Guatemala aprisionada
No es cierto que Guatemala está condenada a convertirse en un »estado fallido», como han pronosticado algunos comentaristas locales y extranjeros. Pero el riesgo de precipitarse en esa categoría es real y creciente.
A pesar de sus complejos problemas, el país dispone de una estructura económica dinámica y diversa; existen organizaciones sociales, académicas y empresariales con razonable capacidad de acción; la práctica electoral es regular y libre, y el sector público dispone de cierta iniciativa y gestión.
Sin embargo, se ha hundido en una espiral de violencia, arbitrariedad e impunidad tan desenfrenada y enraizada, que su precario Estado de derecho prácticamente ha desaparecido. Hoy, diversas facciones del crimen organizado tienen virtualmente secuestrada a la sociedad y los cuerpos de seguridad. De aquí al desplome institucional, el camino puede ser muy corto.
El asesinato, a finales de febrero, de tres diputados salvadoreños y su chofer, quienes habían viajado a Guatemala para participar en las sesiones del Parlamento Centroamericano, fue un escandaloso ejemplo de esta situación.
Sus ejecutores eran miembros de un grupo policial de »élite», dirigido, nada menos, que por el jefe de la »Unidad contra el crimen organizado». Antes de que pudieran hablar, fueron aniquilados dentro de la cárcel donde estaban apresados. El 20 de marzo, las autoridades anunciaron la captura de cuatro supuestos autores intelectuales del crimen, pero los cargos revelan que apenas fueron ayudantes de los autores materiales. Es decir, sus jefes siguen libres.
En medio del escándalo, el Congreso exigió la renuncia del ministro del Interior, Carlos Vielman, a quien el presidente Oscar Berger ha protegido insistentemente.
Una mayoría legislativa culpa a Vielman y al jefe de la policía, Javier Figueroa, de permitir las actividades de grupos de »limpieza social», encargados de asesinar a presuntos delincuentes, con el beneplácito de parte de la población.
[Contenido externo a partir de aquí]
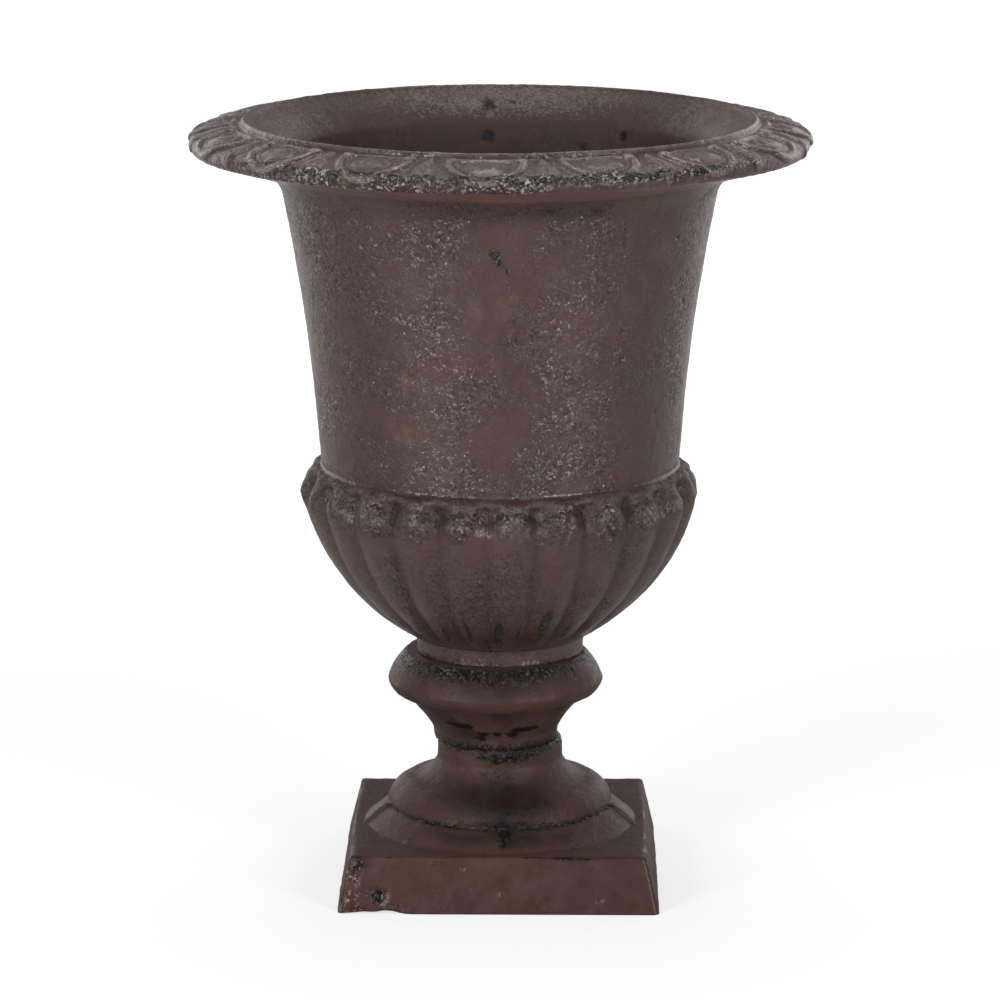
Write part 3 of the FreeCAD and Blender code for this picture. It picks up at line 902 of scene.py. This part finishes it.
def build_bowl(context):
    """The bowl casting with its lobes, bell and ornamented rim."""
    ornament, casting = context.scene.urn_ornament, context.scene.urn_casting
    turning = Turning(bowl_outline(), casting.columns, 0.42)
    base = turning.lifted(0)
    rough = Roughness(base, 11, 1.35, 3.2, 30)
    grain, small, middle = rough.grain, rough.small, rough.middle
    inside = turning.normal[:, :1] < -0.05
    sandy = 0.15 + 0.85 * rough.sand
    sandy = np.where(inside, 0.1 + 0.3 * sandy, sandy)

    lobes, lobe, valley = lobe_relief(turning, ornament)
    eggs = egg_and_dart(turning, ornament, base)
    nose_zone, nose_lift = nose_relief(turning, ornament, rough, lobe, valley)
    crust, tar, bare = bowl_cover(turning, rough, nose_zone, valley)
    pits = marks_at(turning, BOWL_PITS + scattered(90, 5, BELL_FOOT, BELL_TOP, 0.7, 0.7))
    inner_pits = marks_at(turning, INNER_PITS + scattered(40, 6, 120, 280, 0.9, 0.5), -1)
    inner_pits = inner_pits * np.clip(0.75 + 0.6 * small + 0.5 * middle + 0.4 * grain, 0, 1.2)
    pits = np.maximum(pits, inner_pits)

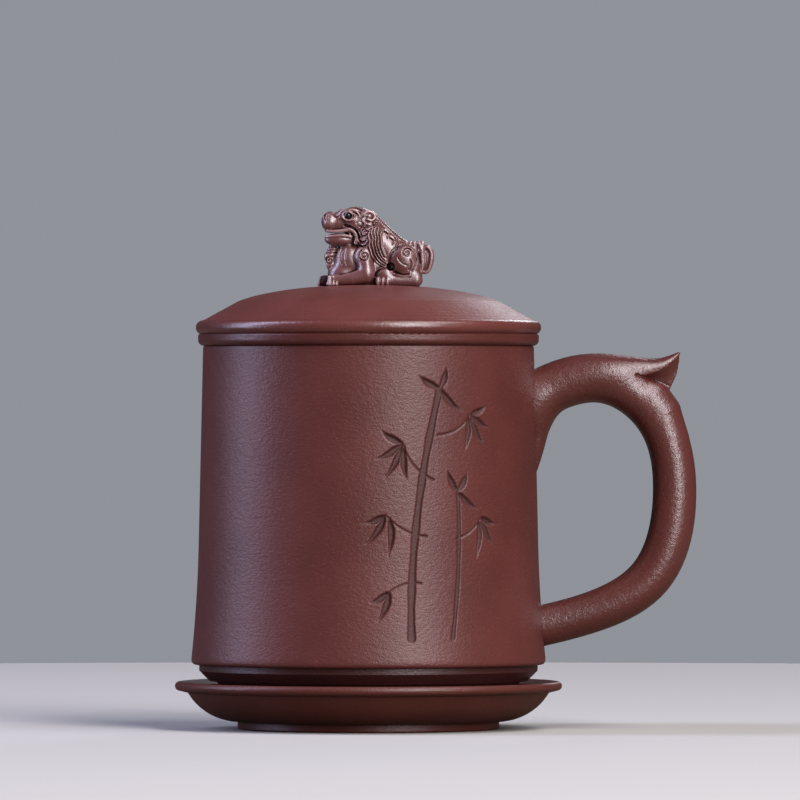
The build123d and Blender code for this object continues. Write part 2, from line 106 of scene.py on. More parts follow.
class Shade:
    """An output socket in a node tree. Arithmetic on it adds Math nodes, node() any other."""

    def __init__(self, tree, socket=None):
        self.tree = tree
        self.socket = socket

    def node(self, kind, settings, feeds, out=0):
        """A new node: its type, its settings, then values or links for its sockets."""
        made = self.tree.nodes.new(kind)
        for name, value in settings.items():
            setattr(made, name, value)
        for name, value in feeds.items():
            if isinstance(value, Shade):
                self.tree.links.new(value.socket, made.inputs[name])
            else:
                made.inputs[name].default_value = value
        return Shade(self.tree, made.outputs[out])

    def __add__(self, other):
        return self.node("ShaderNodeMath", {"operation": "ADD"}, {0: self, 1: other})

    def __sub__(self, other):
        return self.node("ShaderNodeMath", {"operation": "SUBTRACT"}, {0: self, 1: other})

    def __rsub__(self, other):
        return self.node("ShaderNodeMath", {"operation": "SUBTRACT"}, {0: other, 1: self})

    def __mul__(self, other):
        return self.node("ShaderNodeMath", {"operation": "MULTIPLY"}, {0: self, 1: other})

    __radd__ = __add__
    __rmul__ = __mul__


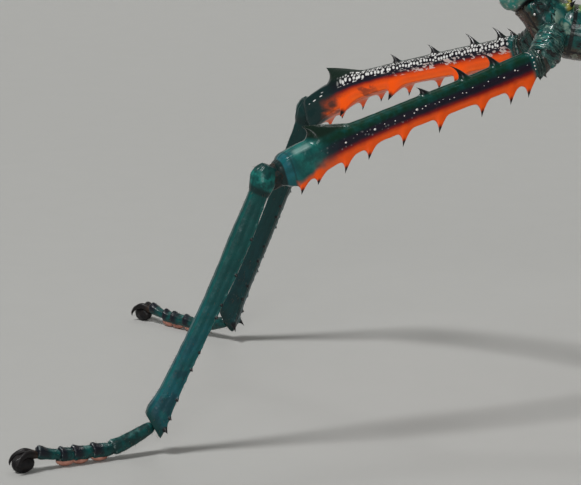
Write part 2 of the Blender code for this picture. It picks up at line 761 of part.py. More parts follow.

A todo lo anterior se suman los frecuentes secuestros extorsivos. Traficantes múltiples (de drogas, gentes y armas) actúan y mandan en varias zonas del país. Las pandillas juveniles conocidas como »maras», además de sembrar terror en barrios pobres se han convertido en agentes de otros grupos. Muchas prisiones están bajo dominio de los delincuentes; los enfrentamientos entre bandas a menudo conducen a matanzas en su seno, y la aparición de cadáveres en todo el territorio nacional se ha convertido en una macabra rutina.
Los vasos comunicantes entre los grupos irregulares y diversos cuerpos de seguridad son un secreto a voces. Los fiscales que, tras vencer las tentaciones o el temor, deciden investigar los delitos, carecen de medios para obtener adecuadas pruebas, y con frecuencia terminan muertos. Los tribunales están prácticamente paralizados y la impunidad se ha convertido en norma.
El poder Ejecutivo, el Congreso, los partidos, las cámaras, gremios y organizaciones no gubernamentales han sido incapaces de deponer sus intereses y discrepancias para alcanzar algo tan básico como indispensable: el respeto a las normas de la democracia y la reconstrucción del Estado de derecho.
En diciembre del pasado año, por ejemplo, el gobierno y las Naciones Unidas crearon una comisión para identificar y desmantelar a los poderosos grupos armados, sin resultados.
Toda esta situación pone en riesgo los modestos progresos políticos y sociales logrados tras los acuerdos de paz de 1996. La violencia política prácticamente ha desaparecido, pero sus modalidades criminales siguen creciendo.
Cualquier avance requiere, como mínimo, cuerpos de seguridad confiables, tribunales independientes y voluntad de respetar la ley, algo que cada vez luce más difícil de alcanzar.
Ni siquiera las elecciones del próximo año son una real esperanza, porque existe la presunción de que el crimen organizado ha infiltrado varias formaciones políticas.
Conclusión: es difícil que sólo desde el interior de Guatemala pueda surgir la solución. Se necesita una mezcla de colaboración y presión internacional. La parada guatemalteca del presidente George W. Bush durante su reciente gira latinoamericana tuvo, entre otros, este propósito. Pero, más importante aún que ese gesto, serán las acciones que sigan.